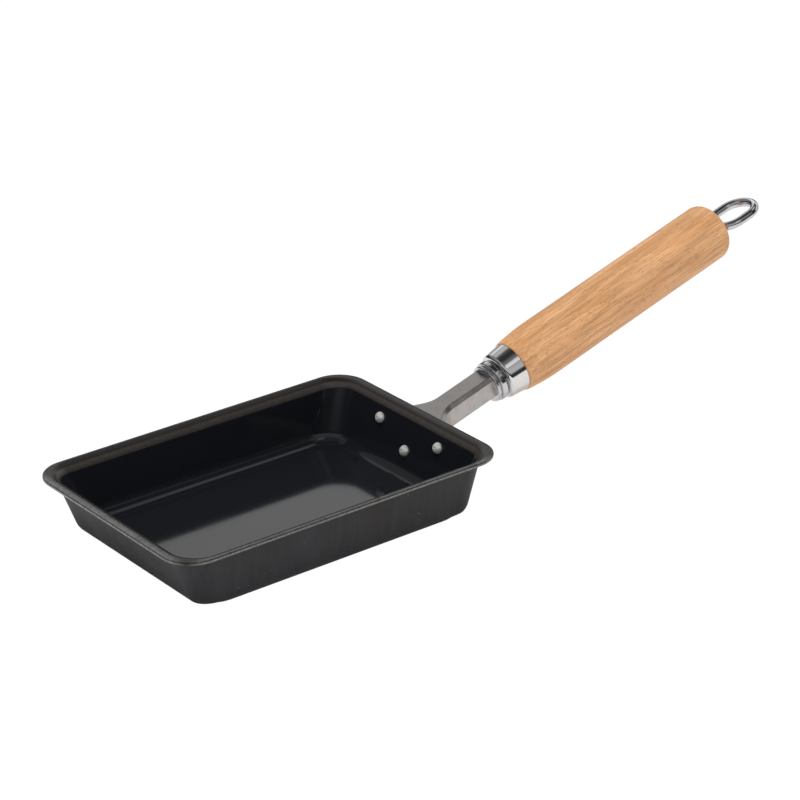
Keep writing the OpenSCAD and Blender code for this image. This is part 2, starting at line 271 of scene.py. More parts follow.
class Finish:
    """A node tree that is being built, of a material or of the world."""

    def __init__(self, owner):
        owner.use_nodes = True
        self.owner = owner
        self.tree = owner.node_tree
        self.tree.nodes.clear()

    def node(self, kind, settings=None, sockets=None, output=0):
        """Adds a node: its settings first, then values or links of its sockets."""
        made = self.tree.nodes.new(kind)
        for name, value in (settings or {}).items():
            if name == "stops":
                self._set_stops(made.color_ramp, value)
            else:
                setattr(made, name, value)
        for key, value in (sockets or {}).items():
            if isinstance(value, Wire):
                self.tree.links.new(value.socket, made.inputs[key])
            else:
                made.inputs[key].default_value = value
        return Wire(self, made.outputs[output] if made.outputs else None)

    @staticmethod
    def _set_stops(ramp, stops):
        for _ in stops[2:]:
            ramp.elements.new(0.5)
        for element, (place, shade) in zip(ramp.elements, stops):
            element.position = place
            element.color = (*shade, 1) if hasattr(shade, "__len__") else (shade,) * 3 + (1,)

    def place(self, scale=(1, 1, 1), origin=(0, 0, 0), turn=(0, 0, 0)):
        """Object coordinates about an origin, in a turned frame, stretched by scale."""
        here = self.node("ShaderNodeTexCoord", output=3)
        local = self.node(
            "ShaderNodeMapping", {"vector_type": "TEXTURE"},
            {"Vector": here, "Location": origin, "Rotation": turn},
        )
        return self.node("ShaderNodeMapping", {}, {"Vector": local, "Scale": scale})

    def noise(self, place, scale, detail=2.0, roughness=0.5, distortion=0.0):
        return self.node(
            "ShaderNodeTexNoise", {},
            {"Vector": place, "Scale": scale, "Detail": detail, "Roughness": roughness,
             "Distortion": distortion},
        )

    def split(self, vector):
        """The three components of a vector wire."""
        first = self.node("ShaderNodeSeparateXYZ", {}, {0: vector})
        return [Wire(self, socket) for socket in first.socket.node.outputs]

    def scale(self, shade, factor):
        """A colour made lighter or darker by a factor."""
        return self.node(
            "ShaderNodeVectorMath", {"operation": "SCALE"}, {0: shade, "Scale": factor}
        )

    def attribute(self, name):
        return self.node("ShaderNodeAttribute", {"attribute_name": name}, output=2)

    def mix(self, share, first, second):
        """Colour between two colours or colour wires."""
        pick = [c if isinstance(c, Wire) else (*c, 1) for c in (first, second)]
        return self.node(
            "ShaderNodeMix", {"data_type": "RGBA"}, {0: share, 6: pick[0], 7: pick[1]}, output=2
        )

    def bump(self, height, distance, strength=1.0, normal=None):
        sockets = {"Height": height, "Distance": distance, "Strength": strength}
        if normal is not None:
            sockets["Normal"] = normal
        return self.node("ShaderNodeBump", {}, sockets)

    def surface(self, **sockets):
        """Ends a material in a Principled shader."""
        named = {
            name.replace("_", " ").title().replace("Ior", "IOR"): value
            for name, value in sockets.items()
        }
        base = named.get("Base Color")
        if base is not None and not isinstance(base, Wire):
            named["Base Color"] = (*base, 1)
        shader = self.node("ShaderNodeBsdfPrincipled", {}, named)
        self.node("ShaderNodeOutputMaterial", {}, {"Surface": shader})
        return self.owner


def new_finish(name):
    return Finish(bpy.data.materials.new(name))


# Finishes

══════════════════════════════

TASK REQUIREMENTS: Write out the whole listing again, exactly as it stands.

EXERCISE RESULT:
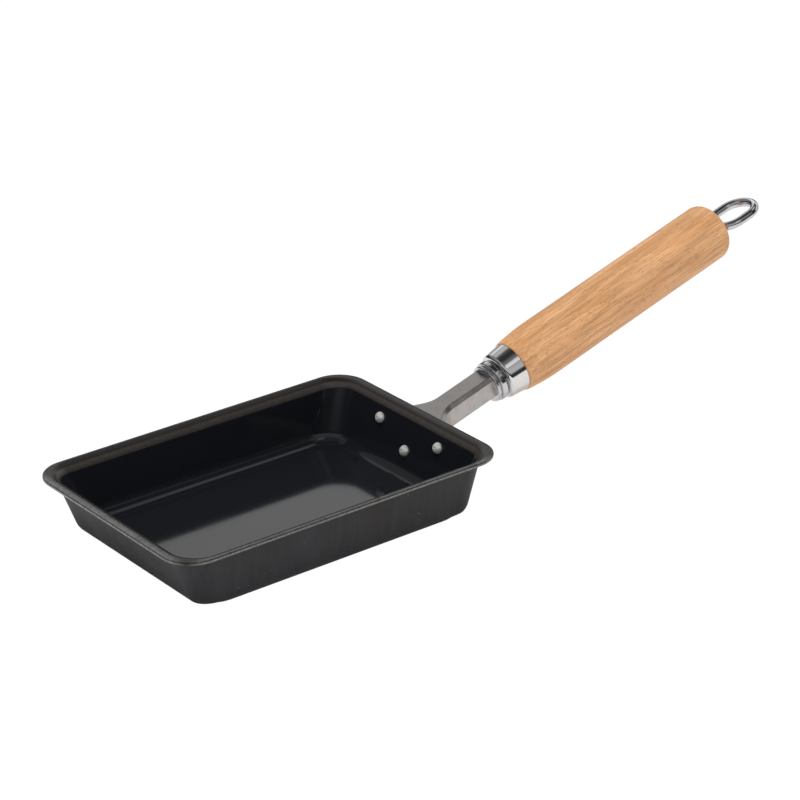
Keep writing the OpenSCAD and Blender code for this image. This is part 2, starting at line 271 of scene.py. More parts follow.
class Finish:
    """A node tree that is being built, of a material or of the world."""

    def __init__(self, owner):
        owner.use_nodes = True
        self.owner = owner
        self.tree = owner.node_tree
        self.tree.nodes.clear()

    def node(self, kind, settings=None, sockets=None, output=0):
        """Adds a node: its settings first, then values or links of its sockets."""
        made = self.tree.nodes.new(kind)
        for name, value in (settings or {}).items():
            if name == "stops":
                self._set_stops(made.color_ramp, value)
            else:
                setattr(made, name, value)
        for key, value in (sockets or {}).items():
            if isinstance(value, Wire):
                self.tree.links.new(value.socket, made.inputs[key])
            else:
                made.inputs[key].default_value = value
        return Wire(self, made.outputs[output] if made.outputs else None)

    @staticmethod
    def _set_stops(ramp, stops):
        for _ in stops[2:]:
            ramp.elements.new(0.5)
        for element, (place, shade) in zip(ramp.elements, stops):
            element.position = place
            element.color = (*shade, 1) if hasattr(shade, "__len__") else (shade,) * 3 + (1,)

    def place(self, scale=(1, 1, 1), origin=(0, 0, 0), turn=(0, 0, 0)):
        """Object coordinates about an origin, in a turned frame, stretched by scale."""
        here = self.node("ShaderNodeTexCoord", output=3)
        local = self.node(
            "ShaderNodeMapping", {"vector_type": "TEXTURE"},
            {"Vector": here, "Location": origin, "Rotation": turn},
        )
        return self.node("ShaderNodeMapping", {}, {"Vector": local, "Scale": scale})

    def noise(self, place, scale, detail=2.0, roughness=0.5, distortion=0.0):
        return self.node(
            "ShaderNodeTexNoise", {},
            {"Vector": place, "Scale": scale, "Detail": detail, "Roughness": roughness,
             "Distortion": distortion},
        )

    def split(self, vector):
        """The three components of a vector wire."""
        first = self.node("ShaderNodeSeparateXYZ", {}, {0: vector})
        return [Wire(self, socket) for socket in first.socket.node.outputs]

    def scale(self, shade, factor):
        """A colour made lighter or darker by a factor."""
        return self.node(
            "ShaderNodeVectorMath", {"operation": "SCALE"}, {0: shade, "Scale": factor}
        )

    def attribute(self, name):
        return self.node("ShaderNodeAttribute", {"attribute_name": name}, output=2)

    def mix(self, share, first, second):
        """Colour between two colours or colour wires."""
        pick = [c if isinstance(c, Wire) else (*c, 1) for c in (first, second)]
        return self.node(
            "ShaderNodeMix", {"data_type": "RGBA"}, {0: share, 6: pick[0], 7: pick[1]}, output=2
        )

    def bump(self, height, distance, strength=1.0, normal=None):
        sockets = {"Height": height, "Distance": distance, "Strength": strength}
        if normal is not None:
            sockets["Normal"] = normal
        return self.node("ShaderNodeBump", {}, sockets)

    def surface(self, **sockets):
        """Ends a material in a Principled shader."""
        named = {
            name.replace("_", " ").title().replace("Ior", "IOR"): value
            for name, value in sockets.items()
        }
        base = named.get("Base Color")
        if base is not None and not isinstance(base, Wire):
            named["Base Color"] = (*base, 1)
        shader = self.node("ShaderNodeBsdfPrincipled", {}, named)
        self.node("ShaderNodeOutputMaterial", {}, {"Surface": shader})
        return self.owner


def new_finish(name):
    return Finish(bpy.data.materials.new(name))


# Finishes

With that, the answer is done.